- _INSTRUCTIONS FOR THE TASK_
Return all lines with the word "shown" in them.

- _ENTRIES PROVIDED_

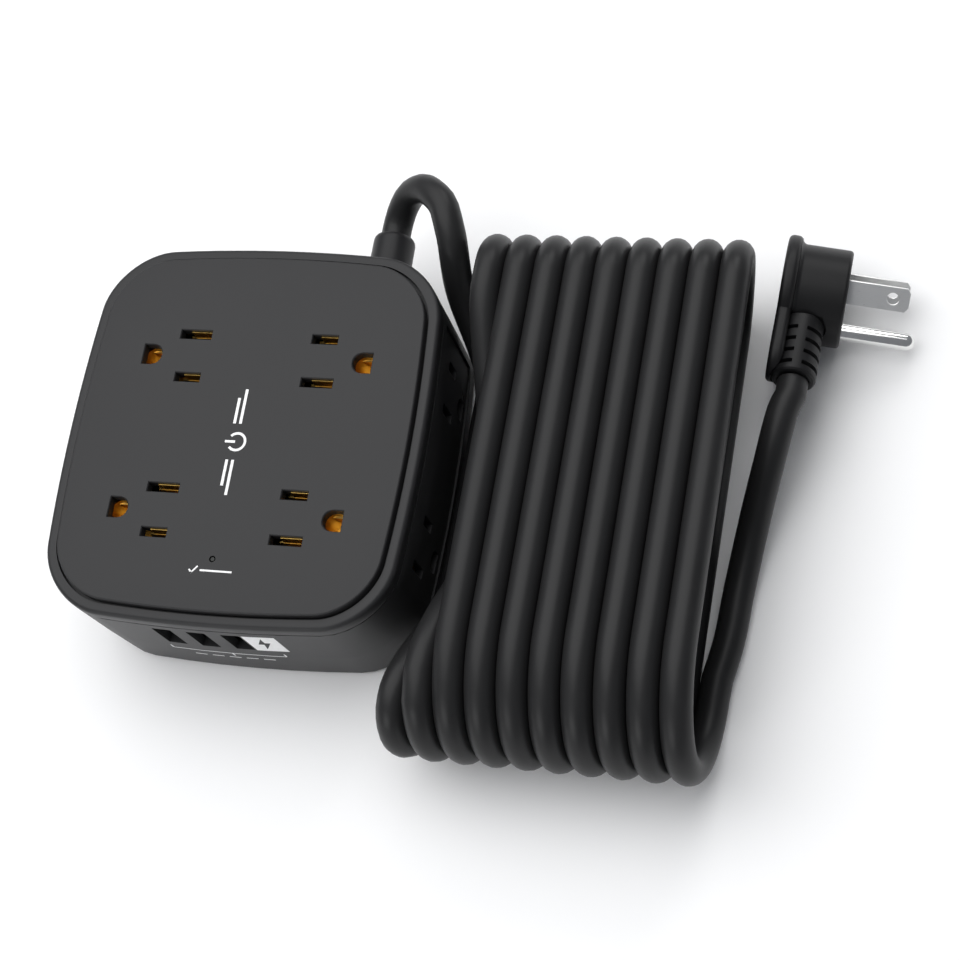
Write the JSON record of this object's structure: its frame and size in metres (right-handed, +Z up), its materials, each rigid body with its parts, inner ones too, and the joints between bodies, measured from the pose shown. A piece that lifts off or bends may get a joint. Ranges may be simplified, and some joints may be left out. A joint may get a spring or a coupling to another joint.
{
  "type": "surge protector power strip",
  "caption": "Low black box with grounded outlets on its top and both sides, upright USB ports in its front wall, a wound heavy cord and an angled flat plug.",
  "frame": {"origin": "middle of the housing, on the surface that its rubber feet stand on", "axes": "+Z up out of the face plate, -Y out through the USB ports, +Y out through the wall the cord leaves, +X towards the wound cord"},
  "size_m": [0.2211, 0.1615, 0.0459],
  "materials": {
    "housing_plastic": "fine satin texture, black",
    "frame_plastic": "fine satin texture, black",
    "plate_plastic": "fine satin texture, black",
    "foot_rubber": "matt black",
    "screw_steel": "zinc plated",
    "contact_brass": "stamped strip",
    "wire_black": "vinyl insulation",
    "wire_white": "vinyl insulation",
    "wire_green": "vinyl insulation",
    "board_laminate": "solder mask",
    "varistor_coat": "epoxy coat",
    "fuse_body": "ceramic-like body",
    "film_capacitor_case": "moulded case",
    "transformer_tape": "taped winding",
    "capacitor_sleeve": "shrink sleeve",
    "led_lens": "tinted epoxy",
    "light_pipe_clear": "clear acrylic",
    "usb_shell_steel": "nickel plated",
    "usb_insulator": "moulded black",
    "breaker_plastic": "moulded black",
    "button_plastic": "moulded black",
    "cord_vinyl": "satin black jacket",
    "relief_vinyl": "satin black, slotted",
    "plug_vinyl": "satin black moulding",
    "blade_nickel": "nickel plated, satin",
    "pin_nickel": "nickel plated, bright"
  },
  "bodies": {
    "root": {"main_housing": "housing_plastic", "base_cover": "housing_plastic", "side_outlet_plate_left": "housing_plastic", "side_outlet_plate_right": "housing_plastic", "top_frame": "frame_plastic", "face_plate": "plate_plastic", "rubber_foot_1": "foot_rubber", "rubber_foot_2": "foot_rubber", "rubber_foot_3": "foot_rubber", "rubber_foot_4": "foot_rubber", "base_screw_1": "screw_steel", "base_screw_2": "screw_steel", "base_screw_3": "screw_steel", "base_screw_4": "screw_steel", "board_screw_1": "screw_steel", "board_screw_2": "screw_steel", "top_neutral_contacts": "contact_brass", "top_line_contacts": "contact_brass", "top_ground_contacts": "contact_brass", "left_neutral_contacts": "contact_brass", "left_line_contacts": "contact_brass", "left_ground_contacts": "contact_brass", "right_neutral_contacts": "contact_brass", "right_line_contacts": "contact_brass", "right_ground_contacts": "contact_brass", "line_wire": "wire_black", "neutral_wire": "wire_white", "ground_wire": "wire_green", "power_board": "board_laminate", "usb_board": "board_laminate", "varistor_1": "varistor_coat", "varistor_2": "varistor_coat", "varistor_3": "varistor_coat", "thermal_fuse": "fuse_body", "filter_capacitor": "film_capacitor_case", "usb_transformer": "transformer_tape", "bulk_capacitor": "capacitor_sleeve", "status_led": "led_lens", "light_pipe": "light_pipe_clear", "usb_shell_1": "usb_shell_steel", "usb_shell_2": "usb_shell_steel", "usb_shell_3": "usb_shell_steel", "usb_tongue_1": "usb_insulator", "usb_tongue_2": "usb_insulator", "usb_tongue_3": "usb_insulator", "breaker_case": "breaker_plastic", "cord_lead": "cord_vinyl", "cord_coil": "cord_vinyl", "cord_tail": "cord_vinyl", "cord_strain_relief": "relief_vinyl", "plug_strain_relief": "relief_vinyl", "plug_body": "plug_vinyl", "plug_blade_1": "blade_nickel", "plug_blade_2": "blade_nickel", "plug_ground_pin": "pin_nickel"},
    "reset_button": {"reset_button": "button_plastic"}
  },
  "joints": [
    {"name": "reset_travel", "type": "slide", "parent": "root", "child": "reset_button", "axis": [0, 1, 0], "range_m": [0, 0.003]}
  ]
}
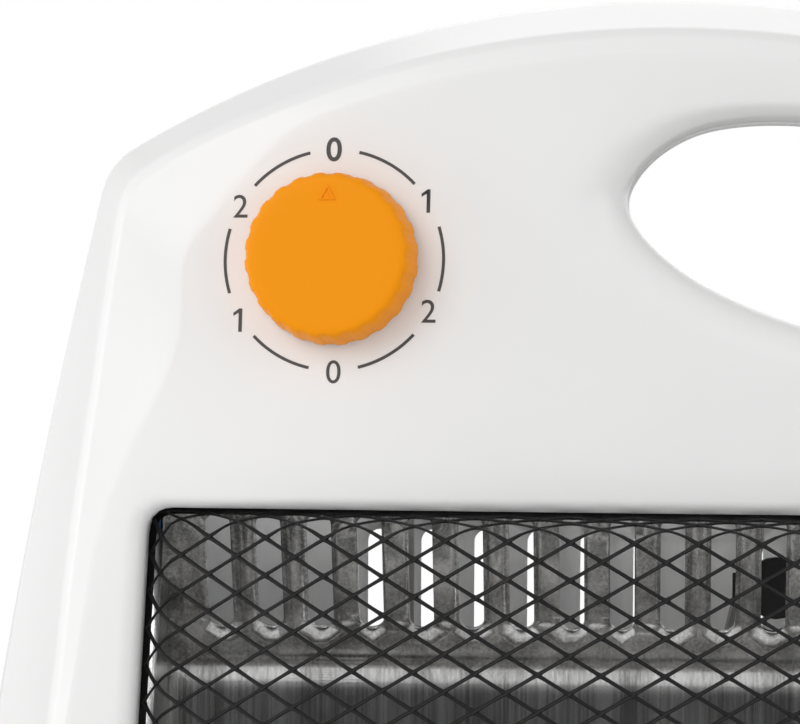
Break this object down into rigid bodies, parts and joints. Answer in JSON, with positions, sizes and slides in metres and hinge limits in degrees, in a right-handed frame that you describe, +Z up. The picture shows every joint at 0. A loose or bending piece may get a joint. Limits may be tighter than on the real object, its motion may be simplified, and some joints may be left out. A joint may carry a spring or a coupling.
{
  "type": "electric bar heater",
  "caption": "Upright electric bar heater: arched two-part casing with a carrying hole, rotary selector, bowed diamond-mesh guard, slotted reflector, quartz bars and a tip-over switch.",
  "frame": {"origin": "middle of the box's underside, on the floor between the feet", "axes": "+Z up, the front with the guard faces -Y, +X to the right as seen from the front"},
  "size_m": [0.31, 0.1278, 0.347],
  "materials": {
    "white_shell": "satin moulded",
    "black_guard": "semi-gloss black coat",
    "bright_sheet": "polished with an upright grain",
    "quartz": "milky fused quartz",
    "ceramic": "unglazed off-white ceramic",
    "resistance_wire": "oxidised",
    "orange_knob": "satin moulded orange",
    "grey_plastic": "plain",
    "black_plastic": "plain",
    "zinc_steel": "zinc plated",
    "rubber": "plain",
    "brown_lead": "heat-proof sleeve",
    "blue_lead": "heat-proof sleeve",
    "grey_lead": "heat-proof sleeve"
  },
  "bodies": {
    "casing": {"front_shell": "white_shell", "rear_shell": "white_shell", "base_plate": "white_shell", "guard_mesh": "black_guard", "reflector": "bright_sheet", "reflector_end_left": "bright_sheet", "reflector_end_right": "bright_sheet", "quartz_tube_upper": "quartz", "quartz_tube_lower": "quartz", "end_cap_upper_left": "ceramic", "end_cap_upper_right": "ceramic", "end_cap_lower_left": "ceramic", "end_cap_lower_right": "ceramic", "heating_coil_upper": "resistance_wire", "heating_coil_lower": "resistance_wire", "terminal_block": "grey_plastic", "selector_switch": "black_plastic", "tip_switch_body": "black_plastic", "thermal_cutout": "black_plastic", "casing_screw_1": "zinc_steel", "casing_screw_2": "zinc_steel", "casing_screw_3": "zinc_steel", "casing_screw_4": "zinc_steel", "casing_screw_5": "zinc_steel", "casing_screw_6": "zinc_steel", "panel_screw_1": "zinc_steel", "panel_screw_2": "zinc_steel", "panel_screw_3": "zinc_steel", "panel_screw_4": "zinc_steel", "base_screw_1": "zinc_steel", "base_screw_2": "zinc_steel", "base_screw_3": "zinc_steel", "base_screw_4": "zinc_steel", "switch_screw_1": "zinc_steel", "switch_screw_2": "zinc_steel", "tip_spring": "zinc_steel", "foot_pad_1": "rubber", "foot_pad_2": "rubber", "foot_pad_3": "rubber", "foot_pad_4": "rubber", "cord_gland": "rubber", "lead_upper_bar": "brown_lead", "lead_upper_return": "brown_lead", "lead_lower_bar": "blue_lead", "lead_lower_return": "blue_lead", "lead_feed": "grey_lead", "lead_cutout": "grey_lead"},
    "knob": {"knob": "orange_knob", "switch_spindle": "grey_plastic"},
    "plunger": {"tip_plunger": "grey_plastic"}
  },
  "joints": [
    {"name": "knob_turn", "type": "hinge", "parent": "casing", "child": "knob", "pos_m": [-0.0735, -0.02642, 0.2929], "axis": [-0.122, -0.9887, 0.0865], "continuous": true},
    {"name": "plunger_drop", "type": "slide", "parent": "casing", "child": "plunger", "axis": [0, 0, -1], "range_m": [0, 0.006], "stiffness_N_per_m": 60, "springref_m": 0.008, "deforming": ["tip_spring"]}
  ]
}
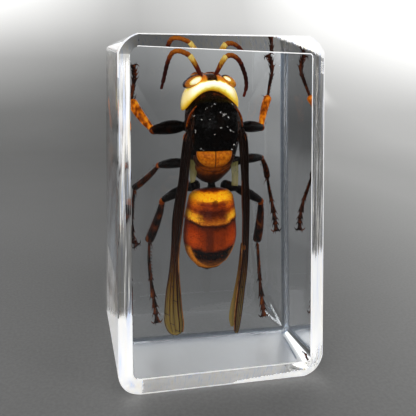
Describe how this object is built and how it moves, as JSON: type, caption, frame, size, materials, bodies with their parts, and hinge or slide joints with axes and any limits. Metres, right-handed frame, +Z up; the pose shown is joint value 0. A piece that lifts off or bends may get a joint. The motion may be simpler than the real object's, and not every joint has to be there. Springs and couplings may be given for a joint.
{
  "type": "insect in resin block",
  "caption": "Clear cast-resin block with polished faces and a ground front chamfer, holding a spread-legged giant hornet seen from above.",
  "frame": {"origin": "centre of the bounding box in plan, on the surface that the block stands on", "axes": "+Z up along the tall side, -Y towards the viewing face, +X to the viewer's right"},
  "size_m": [0.0454, 0.038, 0.075],
  "materials": {
    "clear_resin": "clear, hand polished",
    "dark_cuticle": "glossy black-brown insect cuticle",
    "amber_cuticle": "glossy orange insect cuticle",
    "wing_membrane": "amber translucent membrane"
  },
  "bodies": {
    "root": {"resin_block": "clear_resin"}
  },
  "joints": []
}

- _SOLVED EXERCISE_
Write the JSON record of this object's structure: its frame and size in metres (right-handed, +Z up), its materials, each rigid body with its parts, inner ones too, and the joints between bodies, measured from the pose shown. A piece that lifts off or bends may get a joint. Ranges may be simplified, and some joints may be left out. A joint may get a spring or a coupling to another joint.
Describe how this object is built and how it moves, as JSON: type, caption, frame, size, materials, bodies with their parts, and hinge or slide joints with axes and any limits. Metres, right-handed frame, +Z up; the pose shown is joint value 0. A piece that lifts off or bends may get a joint. The motion may be simpler than the real object's, and not every joint has to be there. Springs and couplings may be given for a joint.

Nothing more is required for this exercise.